I say “shame about the plays” but this is really because none of the three I saw was perfect, which is not to say they were a complete waste of time. The basic problem seems to be one of enforced thematic style so that they all sounded like things we’ve heard before, and other things we’ve seen done better by other people before, too.

So, the best of them, and feistiest, Declan Greene’s Moth, is an Australian two-hander that even advertises itself as “channelling” Donnie Darko, Disco Pigs and Copenhagen. Stacey Gregg and Jordan Milfsud play young schoolfriends trying to cope with the boy’s conviction that he’s been charged with saving the world with a moth he’s caught in a jar after an apocalyptic vision.

Then came Pastoral, a first play by Thomas Ecclestone starring Anna Calder-Marshall as an old dear making rude remarks about fat people she can see from her apartment window. The estate is closed down, the pavements crack, the forest pushes through, the bears are growling, the delivery man from Ocado is killed and cannibalised, the army has built a decontamination wall… gratuitous insults (“sex with fat people is like being humped by a bouncy castle”; sounds quite like fun to me) morphed into visionary Edward Bond via Jez Butterworth‘s Jerusalem (and other plays).

Actually, I quite enjoyed Pastoral, especially when the set started falling to pieces and some flowers thudded to the ground on lethal darts. I do hope no-one’s foot gets in the way. And Calder-Marshall has a great gag about the difference between a hen party and a zoo: one has big hairy animals being poked by men in uniform; the other has a gift shop.

Finally, Branden Jacobs-Jenkins’ Neighbors is an American, Clybourne Park-style “post-racial” black comedy in which a married couple (he’s black and a classical scholar, she’s white and, well, not a classical scholar) have trouble with some new noisy neighbours who turn out to be a politicised minstrel musical family who press all the sensitive cultural buttons and comprise a group of black actors in black face make-up and huge red lips.

As with Pastoral, Neighbors is rather straining to say the unsayable, or dig up a few fresh taboos to boo. Again, I quite enjoyed it, but it becomes far too convoluted for its own good and felt suspiciously like a vain attempt to resurrect something that hadn’t gone down too well a few years ago at the Public Theater in New York.    

I’m glad I saw these plays in Halesworth if only because it saves me going to see them at the Bush, the Soho and the Nuffield in Southampton, where they all turn up, respectively, later this month and next.

And the sense of festival in the charming little town was palpable. The festival centre is The Cut, a well appointed arts centre that doesn’t feel like an arts centre (it’s an old warehousey-type building) and has excellent home-made cakes.

And both the other venues we visited, the Rifle Hall and the Printworks, were tangily redolent of past lives and functions, and cleverly and attractively adapted for performance.

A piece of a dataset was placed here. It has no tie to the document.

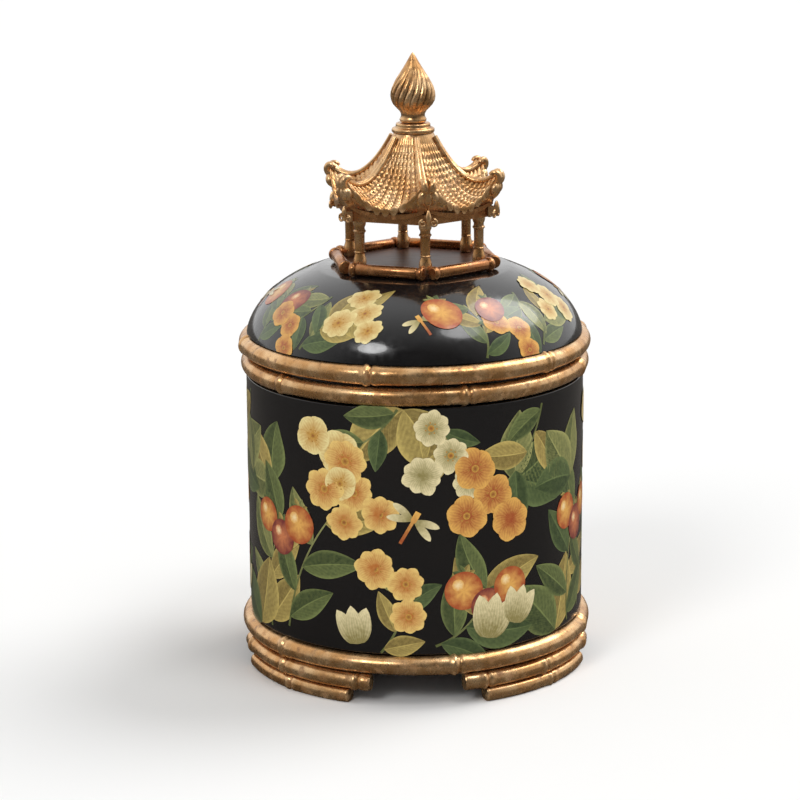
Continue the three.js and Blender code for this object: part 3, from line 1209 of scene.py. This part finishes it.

There are more plays and readings to savour through to next Sunday, as well as talks with Michael Frayn, Kate Mosse, Stephen Poliakoff and Roger Michell. 

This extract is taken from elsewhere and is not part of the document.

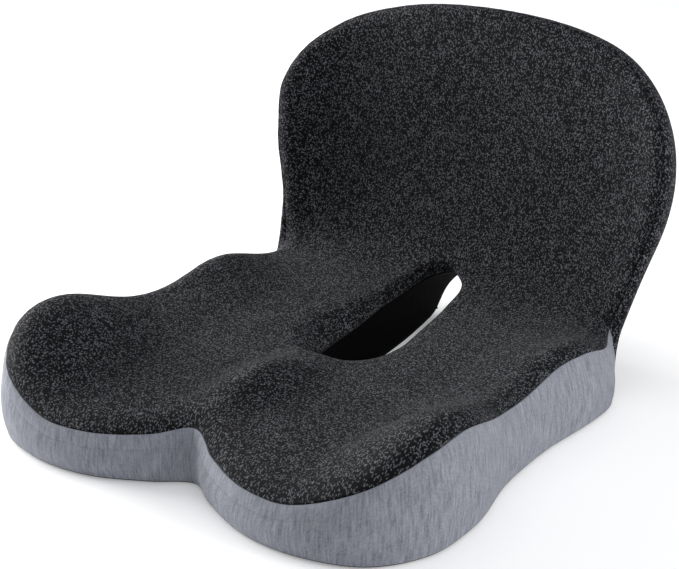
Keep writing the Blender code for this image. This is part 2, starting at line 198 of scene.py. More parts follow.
# How finely the cover is laid over that pattern
HALF_POINTS = 230
FRONT_ROWS = 60
WALL_ROWS = 22
OUTER_ROWS = 64
TUNNEL_ROWS = 18
SEAM_STEPS = (0.0002, 0.0005, 0.0009, 0.0015, 0.0024, 0.0038)  # of the rows beside a seam
OUTLINE_STEPS = 4000
RIM_ANGLES = range(84, 3, -6)
HEM_ANGLE = 45
HEM_ANGLES = (12, 24, 33, 38, 41, 43, 44, 45, 46, 47, 49, 52, 57, 66, 78)

# Seams: how wide a panel's edge rolls down, how low it ends, and the lowest that any panel may lie
ROLL = 0.0016
TIGHT_ROLL = 0.0009
LOW = 0.0003
LOWEST_Z = 0.0003
SHARP_ANGLE = math.radians(50)

# The soft dip along the back's seam, and the puckers beside every seam
DIP_DEPTH = 0.0022
DIP_WIDTH = 0.0060
DIP_GROWTH = 0.03
PUCKER = 0.00022
PUCKER_REACH = 0.006
PUCKER_WAVE = 0.016
PUCKER_DRIFT = 0.071
DRIFT_SHARE = 2.1

# Radii of the folded edge over the bands, the notch seam and the piping round the base's rear
WELT_RADIUS = 0.00045
WELT_SINK = 0.0004
NOTCH_RADIUS = 0.0006
PIPING_RADIUS = 0.0012
CUT_TOLERANCE = 1e-5
SHORTEST_RUN = 8

# Cloth simulation of the padding
VOXEL = 0.005
PRESSURE = 4.0
CLOTH_QUALITY = 5
FRAMES = 20
MOST_SWELL = 0.0035
SWELL_SHARE = 0.7
SMOOTHINGS = 6
PINNED = 0.010  # distance from a seam up to which the padding is held
FREE = 0.035  # and beyond which it is free
SURFACE_STEP = 3  # of the grid's points, how many to one that is searched
INSET = 0.0035  # how far the simulated foam is drawn in, so that the cover hides it

# Zip on the rear panel: its middle, and the directions up the panel and out of it
ZIP_MIDDLE = np.array([0.0, 0.241377, 0.150925])
ZIP_ALONG = np.array([1, 0, 0])
ZIP_UP = np.array([0.0, 0.161973, 0.986795])
ZIP_OUT = np.array([0.0, 0.986795, -0.161973])
ZIP_LENGTH = 0.200
COIL_PITCH = 0.0019
COIL_RADIUS = 0.0009
COIL_WIRE = 0.00032
COIL_MIDDLE = 0.00155  # of one coil, beside the zip's middle
COIL_SWING = 0.00135
TURN_POINTS = 12
STITCH_OFFSETS = (0.0052, 0.0098)
STITCH_PITCH = 0.003
STITCH_POINTS = 401
STITCH_LIFT = 0.0006
STITCH_WAVE = 0.00028
THREAD_RADIUS = 0.00018

# Grip dots on the flat part of the base
DOT_PITCH = 0.013
DOT_ROW = 0.866  # distance between rows, as a share of the pitch
DOT_RADIUS = 0.0021
DOT_TIP = 0.7
DOT_SIDES = 10
DOT_HEIGHT = 0.0007
DOT_LIFT = 0.0001
DOT_REACH = 0.42
DOT_COLUMNS = 18
EDGE_MARGIN = 0.012
HOLE_MARGIN = 0.010
BASE_FLAT_END = 0.085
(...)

As at all good festivals, even on a flying visit, you catch up with people you don’t expect to see: the fine actor Tim McInnerny, for instance, or leading agent Dallas Smith, or the redoubtable Stratford East tecchie Ed Clarke (savouring the wonderful Adnam local brews in the Angel Hotel), or retired playwrights agent Michael Imison.

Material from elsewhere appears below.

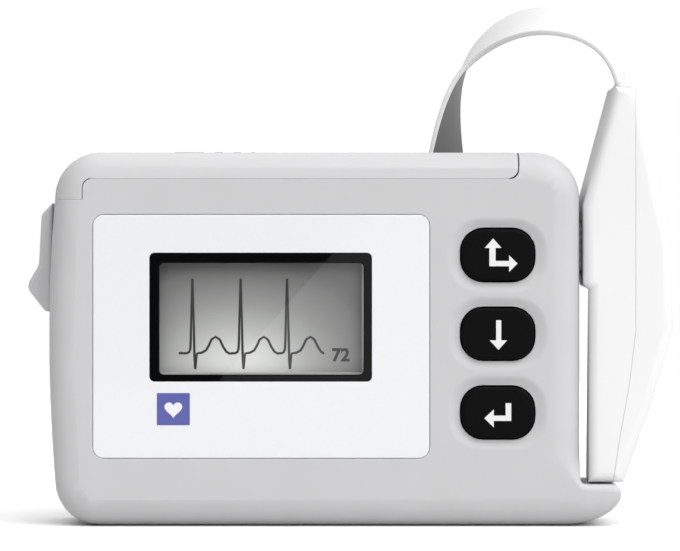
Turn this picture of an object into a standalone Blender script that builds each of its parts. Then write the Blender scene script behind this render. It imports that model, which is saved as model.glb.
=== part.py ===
"""Pocket holter recorder with a docked lead block and its flat ribbon lead.

Metres, +Z up. The recorder stands on its flat bottom face, as it is held when it is read.
The origin is the middle of that face, +X is the reader's right and +Y is away from the reader.
"""

import math

import bmesh
import bpy
from mathutils import Vector

MM = 0.001

# Fits
fit_gap = 0.3 * MM  # between pieces that touch
cut_over = 1.5 * MM  # how far a cutter runs past what it cuts

# Recorder body
body_width = 90.0 * MM
body_height = 63.6 * MM
body_depth = 25.0 * MM
body_corner = 7.7 * MM  # corner radius seen from the front
side_crown = 1.0 * MM  # how far the left side swells between its corners
front_round = 4.5 * MM
back_round = 3.5 * MM
wall = 0.08 * body_depth
front_shell_depth = 0.34 * body_depth  # from the face to the parting line

# Lip under the lead block
lip_length = 7.0 * MM
lip_height = 7.1 * MM
lip_toe_length = 10.6 * MM  # the curve under its end
lip_round = 1.4 * MM
lip_edge = 1.1 * MM  # its front and back edges along the top
lip_hollow = 1.0 * MM  # the inner corner where it meets the side
lip_blend = 5.0 * MM  # the height over which its edge grows into the body's

# Face label, display and its bezel
label_margin = 0.08333 * body_width  # from the body's left side
label_bottom = 0.18711 * body_height
label_above_bezel = 6.2 * MM  # from the bezel's top to the label's
label_corner = 1.7 * MM
label_thickness = 0.6 * MM
label_key_gap = 0.03556 * body_width  # from the label to the key dishes
bezel_width = 0.42 * body_width
bezel_above_tray = 0.144 * body_depth  # how far it reaches above the cell tray's floor
bezel_corner = 0.9 * MM
bezel_from_label_left = 0.10333 * body_width
bezel_from_label_bottom = 0.19969 * body_height
bezel_side_lip = 1.6 * MM
bezel_top_lip = 1.6 * MM
bezel_lip_thickness = 0.024 * body_depth
bezel_wall = 0.6 * MM
window_thickness = 0.032 * body_depth
lcd_thickness = 0.128 * body_depth

# Keys and their dishes
key_width = 0.13889 * body_width
key_height = 0.14151 * body_height
key_corner = 0.4111 * key_height
key_pitch = 0.20991 * body_height
key_lowest = 0.30503 * body_height  # centre of the lowest key
key_column_inset = 0.15667 * body_width  # from the body's right side to the keys' centres
key_proud = 0.4 * MM
key_edge_round = 0.5 * MM
key_flange = 0.8 * MM  # how far the flange reaches past the cap
key_flange_thickness = 0.8 * MM
key_count = 3
dish_width = 0.19111 * body_width
dish_height = 0.20126 * body_height
dish_corner = 0.42188 * dish_height
dish_depth = 1.0 * MM
dish_slope = 1.6 * MM  # how far the dish draws in over its depth

# Boards and what they carry
board_thickness = 0.048 * body_depth
board_margin = 0.11667 * body_width  # from the body's sides
board_bottom = 4.5 * MM
board_below_tray = 0.6 * MM
switch_side = 6.0 * MM
switch_thickness = 0.8 * MM
switch_button_radius = 1.5 * MM
processor_side = 12.0 * MM
processor_thickness = 1.5 * MM
memory_chip_width = 10.0 * MM
memory_chip_height = 7.0 * MM
memory_chip_thickness = 1.1 * MM
sounder_radius = 4.5 * MM
sounder_thickness = 3.0 * MM
post_radius = 1.6 * MM

# Cell, its tray and contacts
cell_radius = 0.29 * body_depth
cell_length = 0.54667 * body_width
cell_nub_radius = 2.6 * MM
cell_nub_length = 1.2 * MM
cell_below_top = 4.75 * MM  # from the body's top to the cell
cell_forward = -0.02 * body_depth  # from mid depth to the cell's axis, forward positive
cell_play = 0.018 * body_depth
tray_wall = 0.048 * body_depth
tray_back_wall = 0.08 * body_depth
tray_from_side = 0.09444 * body_width  # from the body's left side to the tray
tray_rim_below_top = 4.9 * MM
tray_cut_up = 0.24 * body_depth  # height of the chamfer along the tray's front bottom edge
plate_thickness = 0.6 * MM
plate_height = 8.0 * MM
coil_length = 3.4 * MM
coil_radius = 3.2 * MM
coil_tip_radius = 1.8 * MM
coil_wire = 0.5 * MM
coil_curls = 3
card_width = 0.44 * body_depth
card_height = 0.6 * body_depth
card_thickness = 1.0 * MM
card_bottom_above_tray = 1.4 * MM
card_socket_wall = 0.028 * body_depth
card_socket_height = 0.44 * body_depth
card_from_divider = 0.04 * body_width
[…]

Imison, who looked in rude health, retired to the area to get away completely from the theatre. Then, of course, they started this festival just down the road. The late, great Michael Hordern had a similar experience when he retired to live quietly and go fishing in Newbury, Berkshire: some joker came and built the Watermill Theatre on his doorstep and asked him to become its first patron, as if he was doing him one hell of a big favour!